The food movement hasn't necessarily been clear about which qualities are the most important to retain and apply more universally to the agricultural system. Should all farms be small? Local? Organic? Is it enough for bigger farms that sell food on a global market to adopt techniques that could leave the world with more soil, less pollution, and more food? Does the best system combine all these ideas so that it's easier to buy local tomatoes and Peruvian potatoes in the same place?
These questions haven't been answered yet, but Desrochers and Shimizu don't seem to believe they are even worth asking. The two authors are convinced that the industrial agriculture system that we have is the best possible system, because it's the one we ended up with. They assume industrial agriculture must lead to the greatest yields for a given piece of land, when the relative strength of organic and conventional yields vary depending on the crop and the location. By the end of the book, they've convinced themselves that there are the only two options-the system as it stands and subsistence farming.

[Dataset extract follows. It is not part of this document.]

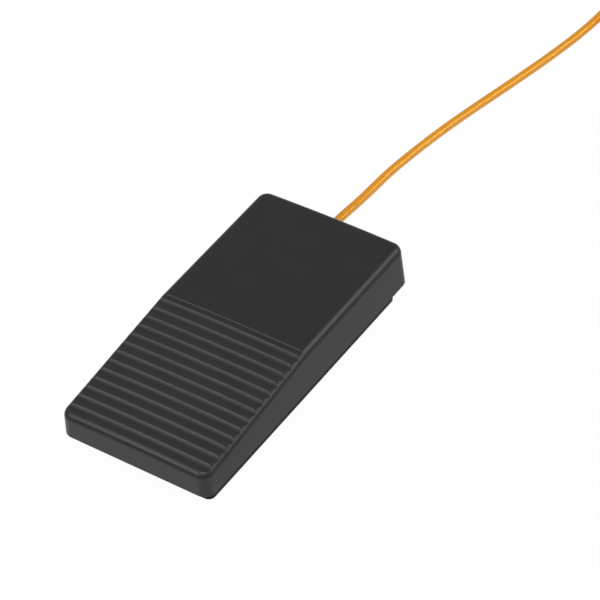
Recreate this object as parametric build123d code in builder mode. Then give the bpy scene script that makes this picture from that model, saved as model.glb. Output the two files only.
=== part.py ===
from build123d import *
from math import asin, atan, cos, radians, sin, sqrt, tan
import os

# Foot switch with a hinged pedal cover over a low tray. Millimetres, +Z up, +Y towards the cord,
# the toe end at -Y. The origin is on the floor, under the middle of the pedal.

# Pedal cover, one moulding
pedal_width = 62.0
pedal_length = 124.0
corner_radius = 4.2
side_draft = 2.0
skirt_gap = 7.0
rear_height = 17.1
bend_height = 16.7
toe_height = 9.9
bend_from_middle = 1.5
bend_step = 0.25
crown_rise = 0.6
rear_edge_radius = 3.15
front_edge_radius = 2.8
side_wall = 2.0
top_wall = 2.2
cavity_edge_radius = 1.2
rib_thickness = 1.4
rib_depth = 2.6
rib_x = 10.5
rib_end_margin = 10.0

# Tread across the sloping half of the pedal
ridge_count = 13
ridge_pitch = 4.41
ridge_first = 1.85
ridge_wall_run = 1.95
ridge_wall_facets = 6
ridge_depth = 0.68
ridge_land = 0.12
bend_run = 0.35
cut_headroom = 1.0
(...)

It's a limited vision of what could be possible. In places like Union Square, where the farmers market competes with Whole Foods, local food and more industrial food have pushed each other to improve: Whole Foods offers better and fresher tomatoes than other local grocery stores, for instance, while the farmers market has diversified its offerings. There are agricultural scientists who are just starting now to tinker with plants so that they grow best under organic conditions, shooting up more quickly over weeds, resisting bugs without pesticides.
The forces that Desrochers and Shimizu value-market pressures and technology-are just now starting to incorporate the influence and inspiration of alternative farming ideas. In ten or 20 years-if the food movement continues to succeed as it has-Americans are less likely to be buying all their food from an 100-mile foodshed than to have more options for how they get it. What economist really thinks that's a bad outcome?